Gather all lines in the entries that include the word "hinge".

##########

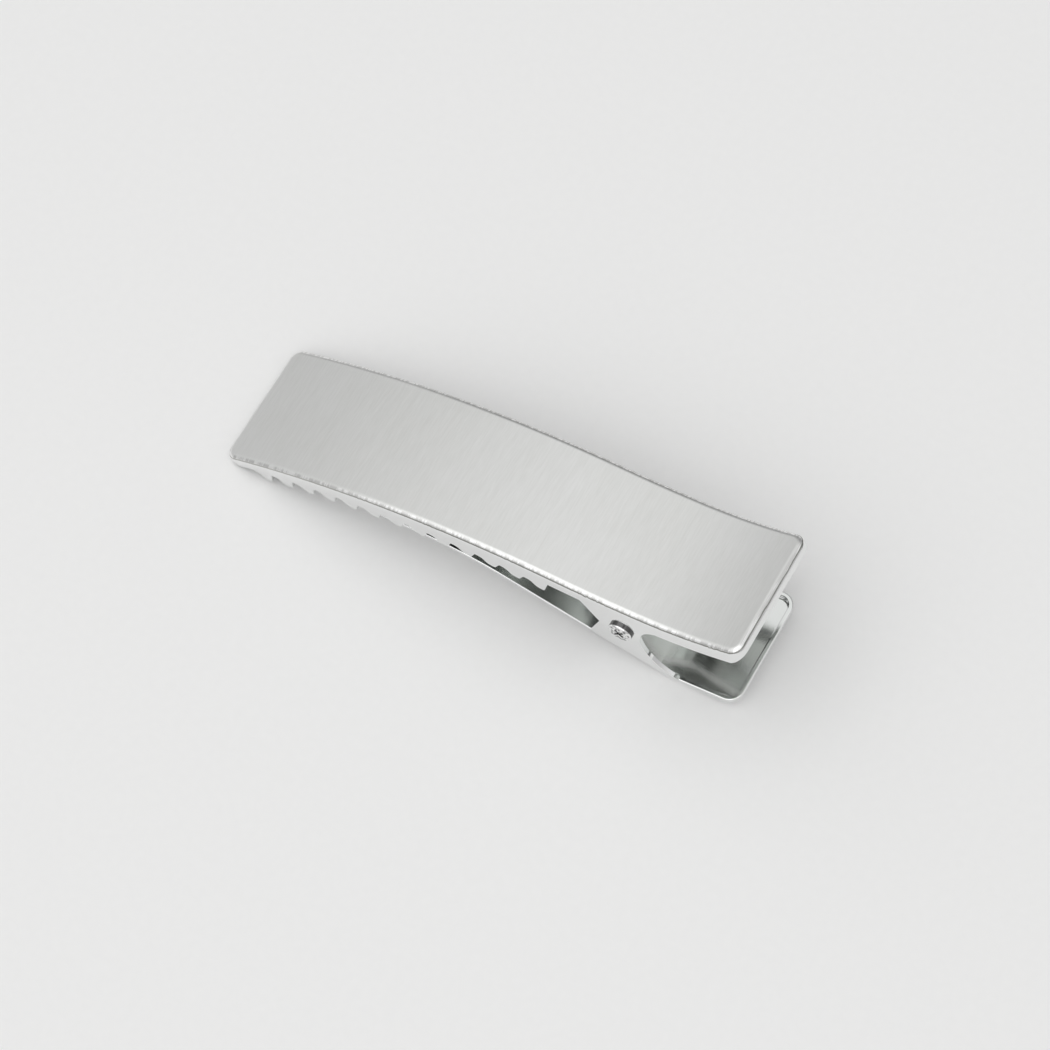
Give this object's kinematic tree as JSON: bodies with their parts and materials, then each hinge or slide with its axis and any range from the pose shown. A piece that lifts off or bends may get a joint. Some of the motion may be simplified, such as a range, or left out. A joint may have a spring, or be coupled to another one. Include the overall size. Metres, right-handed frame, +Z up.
{
  "type": "alligator hair clip",
  "caption": "Sprung hair clip of stamped steel sheet with a long arched top jaw, wave teeth, a flat lower jaw and a finger tray at the handle end.",
  "frame": {"origin": "bottom centre of the closed clip, as it lies on a table", "axes": "+X from the tip to the finger handles, +Y along the hinge pin, +Z up"},
  "size_m": [0.0694, 0.0176, 0.0186],
  "materials": {
    "brushed_jaw": "brushed across the width on top, polished on the turned-down flange",
    "polished_jaw": "mirror polished",
    "pin_steel": "polished, with a swaged head at each side",
    "spring_wire": "drawn steel wire"
  },
  "bodies": {
    "lower": {"lower_jaw": "polished_jaw", "torsion_spring": "spring_wire"},
    "upper": {"upper_jaw": "brushed_jaw", "pivot_pin": "pin_steel"}
  },
  "joints": [
    {"name": "jaw_hinge", "type": "hinge", "parent": "lower", "child": "upper", "pos_m": [0.01948, 0, 0.00934], "axis": [0, 1, 0], "range_deg": [0, 48], "stiffness_Nm_per_rad": 0.25, "springref_deg": -34.38, "deforming": ["torsion_spring"]}
  ]
}
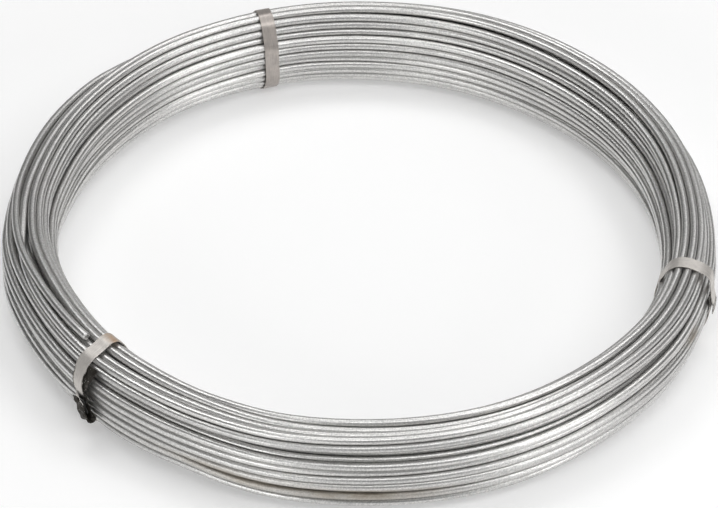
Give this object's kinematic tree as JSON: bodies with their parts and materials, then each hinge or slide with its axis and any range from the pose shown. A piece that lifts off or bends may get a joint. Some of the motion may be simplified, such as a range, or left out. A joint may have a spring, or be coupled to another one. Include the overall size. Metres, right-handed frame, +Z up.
{
  "type": "coil of galvanized steel wire",
  "caption": "Ring-shaped coil of galvanized steel wire, wound in nested turns, lying flat and tied with flat steel straps.",
  "frame": {"origin": "on the coil's axis, at the level of the ground that it lies on", "axes": "+Z up along the coil's axis; angles round the coil run from +X towards +Y, with the back strap at 108.5, the left one at 222 and the right one at 346 degrees"},
  "size_m": [0.3559, 0.356, 0.0479],
  "materials": {
    "galvanized_wire": "hot-dip galvanized, satin grey with a fine grain",
    "strap_steel": "flat strip, dull beige grey, brushed"
  },
  "bodies": {
    "root": {"wire_coil": "galvanized_wire", "strap_back": "strap_steel", "strap_left": "strap_steel", "strap_right": "strap_steel"}
  },
  "joints": []
}
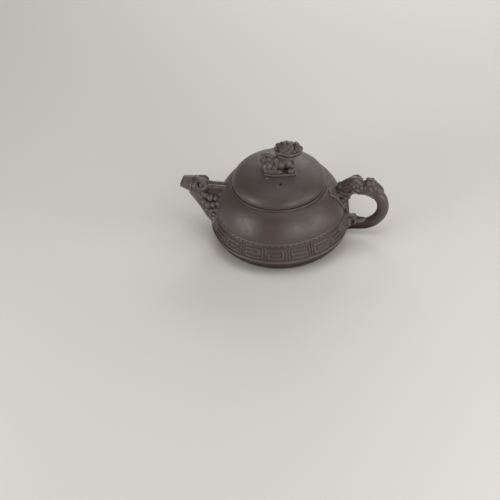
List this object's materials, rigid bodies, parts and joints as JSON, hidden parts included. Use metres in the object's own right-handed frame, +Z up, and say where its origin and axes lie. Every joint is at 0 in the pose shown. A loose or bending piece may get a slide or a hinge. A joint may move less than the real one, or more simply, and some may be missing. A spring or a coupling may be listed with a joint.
{
  "type": "clay teapot",
  "caption": "Squat round clay teapot with a domed lid and lion knob, a beast-head spout, a dragon loop handle and a moulded relief band.",
  "frame": {"origin": "centre of the foot, on the plane that the pot stands on", "axes": "+Z up along the axis of the body and lid, +X towards the handle, -X towards the spout"},
  "size_m": [0.161, 0.1078, 0.0887],
  "materials": {
    "body_clay": "unglazed, dark purple-brown clay with a soft sheen",
    "band_clay": "unglazed, matt in the hollows of the relief",
    "lid_clay": "unglazed, smooth and slightly polished",
    "knob_clay": "unglazed, modelled by hand",
    "trim_clay": "unglazed, modelled by hand"
  },
  "bodies": {
    "pot": {"base_plate": "body_clay", "foot_ring": "body_clay", "lower_wall": "body_clay", "band_fillet_lower": "band_clay", "relief_band": "band_clay", "band_fillet_upper": "band_clay", "shoulder": "body_clay", "mouth_collar": "body_clay", "strainer": "body_clay", "spout_tube": "body_clay", "spout_head": "trim_clay", "spout_jaw": "trim_clay", "spout_eyes": "trim_clay", "spout_horns": "trim_clay", "spout_mane": "trim_clay", "handle_loop": "body_clay", "handle_head": "trim_clay", "handle_jaw": "trim_clay", "handle_brows": "trim_clay", "handle_crest": "trim_clay", "handle_rosettes": "trim_clay", "handle_curl": "trim_clay"},
    "lid_seat": {"lid_flange": "lid_clay"},
    "lid": {"lid_dome": "lid_clay", "knob_plinth": "lid_clay", "lion_body": "knob_clay", "lion_legs": "knob_clay", "lion_head": "knob_clay", "lion_mane": "knob_clay", "lion_tail": "knob_clay"}
  },
  "joints": [
    {"name": "lid_lift", "type": "slide", "parent": "pot", "child": "lid_seat", "axis": [0, 0, 1], "range_m": [0, 0.06]},
    {"name": "lid_turn", "type": "hinge", "parent": "lid_seat", "child": "lid", "pos_m": [0, 0, 0.0504], "axis": [0, 0, 1], "continuous": true}
  ]
}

##########

— Task output —
Give this object's kinematic tree as JSON: bodies with their parts and materials, then each hinge or slide with its axis and any range from the pose shown. A piece that lifts off or bends may get a joint. Some of the motion may be simplified, such as a range, or left out. A joint may have a spring, or be coupled to another one. Include the overall size. Metres, right-handed frame, +Z up.
  "frame": {"origin": "bottom centre of the closed clip, as it lies on a table", "axes": "+X from the tip to the finger handles, +Y along the hinge pin, +Z up"},
    {"name": "jaw_hinge", "type": "hinge", "parent": "lower", "child": "upper", "pos_m": [0.01948, 0, 0.00934], "axis": [0, 1, 0], "range_deg": [0, 48], "stiffness_Nm_per_rad": 0.25, "springref_deg": -34.38, "deforming": ["torsion_spring"]}
Give this object's kinematic tree as JSON: bodies with their parts and materials, then each hinge or slide with its axis and any range from the pose shown. A piece that lifts off or bends may get a joint. Some of the motion may be simplified, such as a range, or left out. A joint may have a spring, or be coupled to another one. Include the overall size. Metres, right-handed frame, +Z up.
List this object's materials, rigid bodies, parts and joints as JSON, hidden parts included. Use metres in the object's own right-handed frame, +Z up, and say where its origin and axes lie. Every joint is at 0 in the pose shown. A loose or bending piece may get a slide or a hinge. A joint may move less than the real one, or more simply, and some may be missing. A spring or a coupling may be listed with a joint.
    {"name": "lid_turn", "type": "hinge", "parent": "lid_seat", "child": "lid", "pos_m": [0, 0, 0.0504], "axis": [0, 0, 1], "continuous": true}